Schultz D, Ambike A, Logie SK, Bohner KE, Stapleton LM, Vanderwalde H, Min CB, Betkowski JA. J. Abnorm. Child Psychol. 2010; 38(5): 601-613.

Affiliation

Department of Psychology, University of Maryland, Baltimore County, Baltimore, MD 21250, USA. dschultz@umbc.edu

Copyright

(Copyright © 2010, Holtzbrinck Springer Nature Publishing Group)

DOI

10.1007/s10802-010-9390-5

PMID

20140490

Abstract

Crick and Dodge's (Psychological Bulletin 115:74-101, 1994) social information processing model has proven very useful in guiding research focused on aggressive and peer-rejected children's social-cognitive functioning. Its application to early childhood, however, has been much more limited.
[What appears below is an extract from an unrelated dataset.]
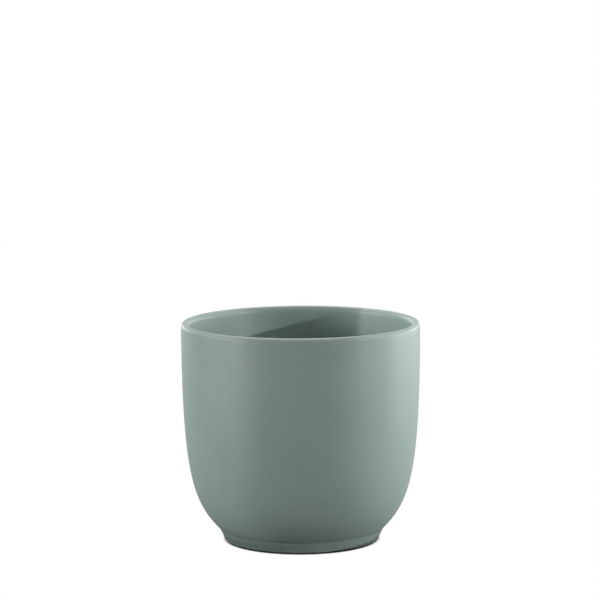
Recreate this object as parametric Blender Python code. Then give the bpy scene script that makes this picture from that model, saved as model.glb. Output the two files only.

The present study responds to this gap by developing and validating a video-based assessment tool appropriate for early childhood, the Schultz Test of Emotion Processing-Preliminary Version (STEP-P). One hundred twenty-five Head Start preschool children participated in the study. More socially competent children more frequently attributed sadness to the victims of provocation and labeled aggressive behaviors as both morally unacceptable and less likely to lead to positive outcomes. More socially competent girls labeled others' emotions more accurately. More disruptive children more frequently produced physically aggressive solutions to social provocations, and more disruptive boys less frequently interpreted social provocations as accidental. The STEP-P holds promise as an assessment tool that assesses knowledge structures related to the SIP model in early childhood.